-- start of Information provided --

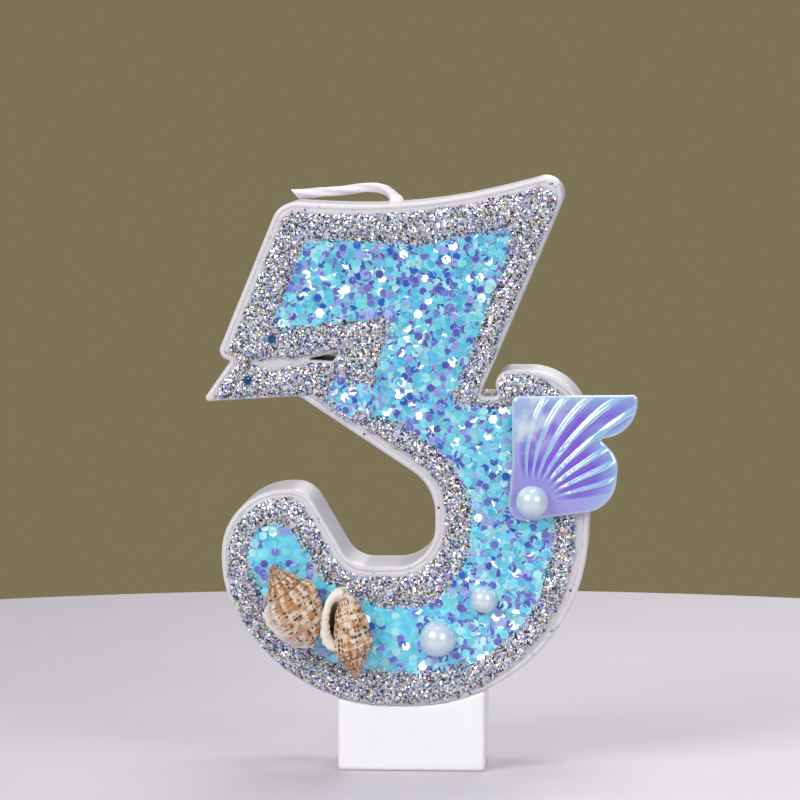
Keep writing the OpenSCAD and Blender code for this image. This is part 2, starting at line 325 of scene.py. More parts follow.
@dataclass
class Plate:
    """A flat casting: an outline with holes, and a front and a back relief.

    The reliefs take places and give depths along Y.
    """

    loops: list[Array]
    front: Callable[[Array], Array]
    back: Callable[[Array], Array]
    rings: tuple[float, ...] = ()
    grid: float = 1.5 * MM
    lines: list[Array] = field(default_factory=list)
    wall_steps: int = 1

    def build(self) -> Mesh:
        """The closed mesh: a front, a back and the walls between them."""
        low = self.loops[0].min(0)
        high = self.loops[0].max(0)
        across = np.arange(low[0], high[0], self.grid)
        up = np.arange(low[1], high[1], self.grid * 0.87)
        lattice = np.array([[x + (j % 2) * self.grid / 2, z] for j, z in enumerate(up) for x in across])
        rings = []
        for width in self.rings:
            for i, loop in enumerate(self.loops):
                ring = inset(loop, width, i == 0)
                rings.append(ring[within(self.loops, ring) & (distance_to(self.loops, ring) > width * 0.97)])
        rings = [r for r in rings if len(r)]
        fence = [*self.loops, *self.lines, *rings]
        clear = within(self.loops, lattice) & (distance_to(fence, lattice) > self.grid * 0.45)
        extra = np.vstack([*rings, lattice[clear]]) if rings else lattice[clear]
        flat, tris = tidy_triangles(self.loops, extra, self.lines)
        count = len(flat)
        front = np.column_stack([flat[:, 0], self.front(flat), flat[:, 1]])
        back = np.column_stack([flat[:, 0], self.back(flat), flat[:, 1]])
        faces = [tuple(t) for t in tris] + [(c + count, b + count, a + count) for a, b, c in tris]
        points = [front, back]
        total = 2 * count
        edges: dict[tuple[int, int], int] = {}
        for t in tris:
            for a, b in ((t[0], t[1]), (t[1], t[2]), (t[2], t[0])):
                edges[(int(a), int(b))] = 1
        rim = [(a, b) for a, b in edges if (b, a) not in edges]
        ring_of = {a: i for i, a in enumerate(sorted({a for a, _ in rim}))}
        order = sorted(ring_of)
        levels = [order]
        for step in range(1, self.wall_steps):
            share = step / self.wall_steps
            points.append(front[order] * (1 - share) + back[order] * share)
            levels.append([total + i for i in range(len(order))])
            total += len(order)
        levels.append([i + count for i in order])
        for upper, lower in zip(levels, levels[1:]):
            for a, b in rim:
                i, j = ring_of[a], ring_of[b]
                faces.append((upper[j], upper[i], lower[i], lower[j]))
        return Mesh(np.vstack(points), faces)


def grid_faces(rows: int, columns: int, first: int = 0) -> list[tuple[int, ...]]:
    """Faces of a tube of rings, each joined to the next and closed round."""
    return [
        (
            first + r * columns + c,
            first + r * columns + (c + 1) % columns,
            first + (r + 1) * columns + (c + 1) % columns,
            first + (r + 1) * columns + c,
        )
        for r in range(rows - 1)
        for c in range(columns)
    ]


def capped_tube(rings: Array, values: dict[str, Array] | None = None) -> Mesh:
    """A closed tube through rings of points, with a fan of faces at each end.

    Args:
        rings: rings by points by three.
        values: values for each point of each ring.
    """
    rows, columns = rings.shape[:2]
    ends = np.array([rings[0].mean(0), rings[-1].mean(0)])
    points = np.vstack([rings.reshape(-1, 3), ends])
    faces = grid_faces(rows, columns)
    last = (rows - 1) * columns
    head, tail = rows * columns, rows * columns + 1
    for c in range(columns):
        faces.append((head, (c + 1) % columns, c))
        faces.append((tail, last + c, last + (c + 1) % columns))
    kept = {}
    for key, value in (values or {}).items():
        kept[key] = np.concatenate([value.ravel(), [value[0].mean(), value[-1].mean()]])
    return Mesh(points, faces, kept)


def turned_solid(profile: Sequence[tuple[float, float]], segments: int = 48) -> Array:
    """Rings of a solid of revolution round the Y axis, from (radius, depth) pairs."""
    angle = np.arange(segments) * 2 * math.pi / segments
    return np.array([[(r * math.cos(a), y, r * math.sin(a)) for a in angle] for r, y in profile])


# --------------------------------------------------------------- materials


class Bench:
    """A node tree being wired: adds nodes and joins them."""

    def __init__(self, tree: bpy.types.NodeTree) -> None:
        """Takes the tree to wire."""
        self.tree = tree

    def add(self, kind: str, sockets: dict | None = None, **settings: object) -> bpy.types.Node:
        """Adds a node.

        Args:
            kind: the node's type.
            sockets: input names or numbers with a value or a socket to join.
            settings: the node's own properties.

        Returns:
            The new node.
        """
        node = self.tree.nodes.new(kind)
        for key, value in settings.items():
            setattr(node, key, value)
        for key, value in (sockets or {}).items():
            self.feed(node.inputs[key], value)
        return node

    def feed(self, socket: Socket, value: Feed) -> None:
        """Sets a socket, or joins it where the value is another socket."""
        if isinstance(value, Socket):
            self.tree.links.new(value, socket)
        elif socket.type == "RGBA":
            socket.default_value = (*value, 1.0)
        else:
            socket.default_value = value

    def maths(self, operation: str, a: Feed, b: Feed = 0.0, clamp: bool = False) -> Socket:
        """The result of a Math node on two values or sockets."""
        node = self.add("ShaderNodeMath", {0: a, 1: b}, operation=operation, use_clamp=clamp)
        return node.outputs[0]

    def vector(self, operation: str, sockets: dict) -> Socket:
        """The result of a Vector Math node."""
        return self.add("ShaderNodeVectorMath", sockets, operation=operation).outputs[0]

    def mix(self, share: Feed, a: Feed, b: Feed, blend: str = "MIX") -> Socket:
        """A colour between two, by a share from 0 to 1."""
        node = self.add("ShaderNodeMix", {0: share, 6: a, 7: b}, data_type="RGBA", blend_type=blend)
        return node.outputs[2]

    def ramp(self, value: Feed, stops: Sequence[tuple[float, Colour]]) -> Socket:
        """A colour from a smooth ramp of (place, colour) stops."""
        node = self.add("ShaderNodeValToRGB", {0: value})
        node.color_ramp.interpolation = "EASE"
        elements = node.color_ramp.elements
        for _ in range(len(stops) - 2):
            elements.new(0.5)
        for element, (place, colour) in zip(elements, stops):
            element.position = place
            element.color = (*colour, 1.0)
        return node.outputs[0]

    def scaled(self, value: Feed, low: float, high: float, to_low: float, to_high: float) -> Socket:
        """A value carried from one range to another and held inside it."""
        node = self.add(
            "ShaderNodeMapRange",
            {"Value": value, "From Min": low, "From Max": high, "To Min": to_low, "To Max": to_high},
        )
        return node.outputs[0]

    def place(self) -> Socket:
        """Places on the object, in metres."""
        return self.add("ShaderNodeTexCoord").outputs["Object"]

    def noise(self, size: float, detail: float = 2.0) -> Socket:
        """Soft noise with features of a size in metres."""
        sockets = {"Vector": self.place(), "Scale": 1 / size, "Detail": detail}
        return self.add("ShaderNodeTexNoise", sockets).outputs[0]

    def carried(self, name: str, output: str = "Fac") -> Socket:
        """A value or colour that the mesh carries."""
        return self.add("ShaderNodeAttribute", attribute_name=name).outputs[output]

    def group(self, make: Callable[[str], None], name: str, sockets: dict) -> bpy.types.Node:
        """A shared group's node, with the group made the first time that it is asked for."""
        if name not in bpy.data.node_groups:
            make(name)
        return self.add("ShaderNodeGroup", sockets, node_tree=bpy.data.node_groups[name])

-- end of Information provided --

**Exercise:** Repeat the listing in full, keeping every line exactly as it is.

**Answer for the task:**
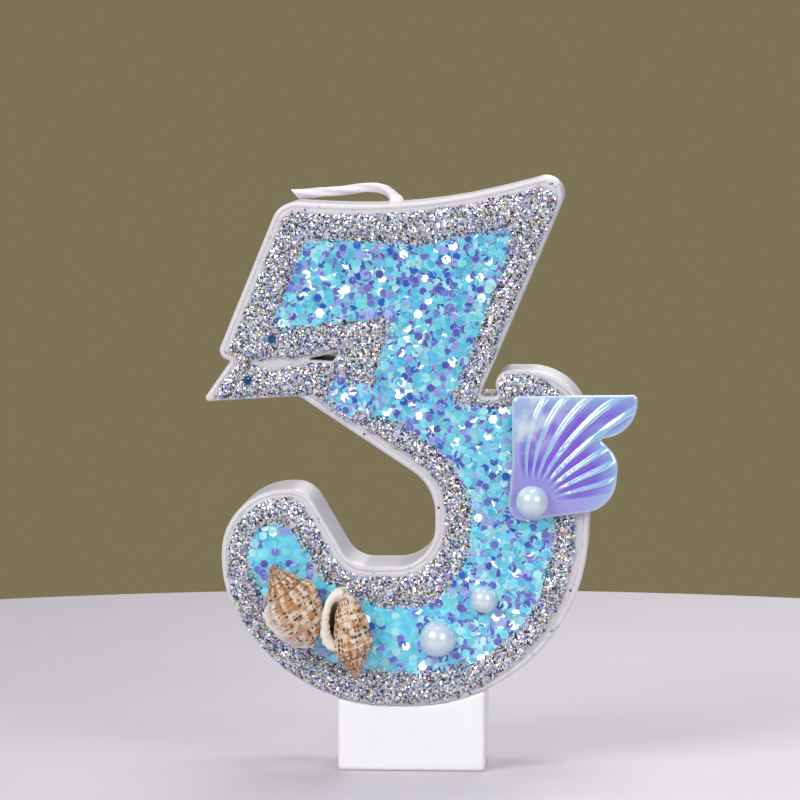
Keep writing the OpenSCAD and Blender code for this image. This is part 2, starting at line 325 of scene.py. More parts follow.
@dataclass
class Plate:
    """A flat casting: an outline with holes, and a front and a back relief.

    The reliefs take places and give depths along Y.
    """

    loops: list[Array]
    front: Callable[[Array], Array]
    back: Callable[[Array], Array]
    rings: tuple[float, ...] = ()
    grid: float = 1.5 * MM
    lines: list[Array] = field(default_factory=list)
    wall_steps: int = 1

    def build(self) -> Mesh:
        """The closed mesh: a front, a back and the walls between them."""
        low = self.loops[0].min(0)
        high = self.loops[0].max(0)
        across = np.arange(low[0], high[0], self.grid)
        up = np.arange(low[1], high[1], self.grid * 0.87)
        lattice = np.array([[x + (j % 2) * self.grid / 2, z] for j, z in enumerate(up) for x in across])
        rings = []
        for width in self.rings:
            for i, loop in enumerate(self.loops):
                ring = inset(loop, width, i == 0)
                rings.append(ring[within(self.loops, ring) & (distance_to(self.loops, ring) > width * 0.97)])
        rings = [r for r in rings if len(r)]
        fence = [*self.loops, *self.lines, *rings]
        clear = within(self.loops, lattice) & (distance_to(fence, lattice) > self.grid * 0.45)
        extra = np.vstack([*rings, lattice[clear]]) if rings else lattice[clear]
        flat, tris = tidy_triangles(self.loops, extra, self.lines)
        count = len(flat)
        front = np.column_stack([flat[:, 0], self.front(flat), flat[:, 1]])
        back = np.column_stack([flat[:, 0], self.back(flat), flat[:, 1]])
        faces = [tuple(t) for t in tris] + [(c + count, b + count, a + count) for a, b, c in tris]
        points = [front, back]
        total = 2 * count
        edges: dict[tuple[int, int], int] = {}
        for t in tris:
            for a, b in ((t[0], t[1]), (t[1], t[2]), (t[2], t[0])):
                edges[(int(a), int(b))] = 1
        rim = [(a, b) for a, b in edges if (b, a) not in edges]
        ring_of = {a: i for i, a in enumerate(sorted({a for a, _ in rim}))}
        order = sorted(ring_of)
        levels = [order]
        for step in range(1, self.wall_steps):
            share = step / self.wall_steps
            points.append(front[order] * (1 - share) + back[order] * share)
            levels.append([total + i for i in range(len(order))])
            total += len(order)
        levels.append([i + count for i in order])
        for upper, lower in zip(levels, levels[1:]):
            for a, b in rim:
                i, j = ring_of[a], ring_of[b]
                faces.append((upper[j], upper[i], lower[i], lower[j]))
        return Mesh(np.vstack(points), faces)


def grid_faces(rows: int, columns: int, first: int = 0) -> list[tuple[int, ...]]:
    """Faces of a tube of rings, each joined to the next and closed round."""
    return [
        (
            first + r * columns + c,
            first + r * columns + (c + 1) % columns,
            first + (r + 1) * columns + (c + 1) % columns,
            first + (r + 1) * columns + c,
        )
        for r in range(rows - 1)
        for c in range(columns)
    ]


def capped_tube(rings: Array, values: dict[str, Array] | None = None) -> Mesh:
    """A closed tube through rings of points, with a fan of faces at each end.

    Args:
        rings: rings by points by three.
        values: values for each point of each ring.
    """
    rows, columns = rings.shape[:2]
    ends = np.array([rings[0].mean(0), rings[-1].mean(0)])
    points = np.vstack([rings.reshape(-1, 3), ends])
    faces = grid_faces(rows, columns)
    last = (rows - 1) * columns
    head, tail = rows * columns, rows * columns + 1
    for c in range(columns):
        faces.append((head, (c + 1) % columns, c))
        faces.append((tail, last + c, last + (c + 1) % columns))
    kept = {}
    for key, value in (values or {}).items():
        kept[key] = np.concatenate([value.ravel(), [value[0].mean(), value[-1].mean()]])
    return Mesh(points, faces, kept)


def turned_solid(profile: Sequence[tuple[float, float]], segments: int = 48) -> Array:
    """Rings of a solid of revolution round the Y axis, from (radius, depth) pairs."""
    angle = np.arange(segments) * 2 * math.pi / segments
    return np.array([[(r * math.cos(a), y, r * math.sin(a)) for a in angle] for r, y in profile])


# --------------------------------------------------------------- materials


class Bench:
    """A node tree being wired: adds nodes and joins them."""

    def __init__(self, tree: bpy.types.NodeTree) -> None:
        """Takes the tree to wire."""
        self.tree = tree

    def add(self, kind: str, sockets: dict | None = None, **settings: object) -> bpy.types.Node:
        """Adds a node.

        Args:
            kind: the node's type.
            sockets: input names or numbers with a value or a socket to join.
            settings: the node's own properties.

        Returns:
            The new node.
        """
        node = self.tree.nodes.new(kind)
        for key, value in settings.items():
            setattr(node, key, value)
        for key, value in (sockets or {}).items():
            self.feed(node.inputs[key], value)
        return node

    def feed(self, socket: Socket, value: Feed) -> None:
        """Sets a socket, or joins it where the value is another socket."""
        if isinstance(value, Socket):
            self.tree.links.new(value, socket)
        elif socket.type == "RGBA":
            socket.default_value = (*value, 1.0)
        else:
            socket.default_value = value

    def maths(self, operation: str, a: Feed, b: Feed = 0.0, clamp: bool = False) -> Socket:
        """The result of a Math node on two values or sockets."""
        node = self.add("ShaderNodeMath", {0: a, 1: b}, operation=operation, use_clamp=clamp)
        return node.outputs[0]

    def vector(self, operation: str, sockets: dict) -> Socket:
        """The result of a Vector Math node."""
        return self.add("ShaderNodeVectorMath", sockets, operation=operation).outputs[0]

    def mix(self, share: Feed, a: Feed, b: Feed, blend: str = "MIX") -> Socket:
        """A colour between two, by a share from 0 to 1."""
        node = self.add("ShaderNodeMix", {0: share, 6: a, 7: b}, data_type="RGBA", blend_type=blend)
        return node.outputs[2]

    def ramp(self, value: Feed, stops: Sequence[tuple[float, Colour]]) -> Socket:
        """A colour from a smooth ramp of (place, colour) stops."""
        node = self.add("ShaderNodeValToRGB", {0: value})
        node.color_ramp.interpolation = "EASE"
        elements = node.color_ramp.elements
        for _ in range(len(stops) - 2):
            elements.new(0.5)
        for element, (place, colour) in zip(elements, stops):
            element.position = place
            element.color = (*colour, 1.0)
        return node.outputs[0]

    def scaled(self, value: Feed, low: float, high: float, to_low: float, to_high: float) -> Socket:
        """A value carried from one range to another and held inside it."""
        node = self.add(
            "ShaderNodeMapRange",
            {"Value": value, "From Min": low, "From Max": high, "To Min": to_low, "To Max": to_high},
        )
        return node.outputs[0]

    def place(self) -> Socket:
        """Places on the object, in metres."""
        return self.add("ShaderNodeTexCoord").outputs["Object"]

    def noise(self, size: float, detail: float = 2.0) -> Socket:
        """Soft noise with features of a size in metres."""
        sockets = {"Vector": self.place(), "Scale": 1 / size, "Detail": detail}
        return self.add("ShaderNodeTexNoise", sockets).outputs[0]

    def carried(self, name: str, output: str = "Fac") -> Socket:
        """A value or colour that the mesh carries."""
        return self.add("ShaderNodeAttribute", attribute_name=name).outputs[output]

    def group(self, make: Callable[[str], None], name: str, sockets: dict) -> bpy.types.Node:
        """A shared group's node, with the group made the first time that it is asked for."""
        if name not in bpy.data.node_groups:
            make(name)
        return self.add("ShaderNodeGroup", sockets, node_tree=bpy.data.node_groups[name])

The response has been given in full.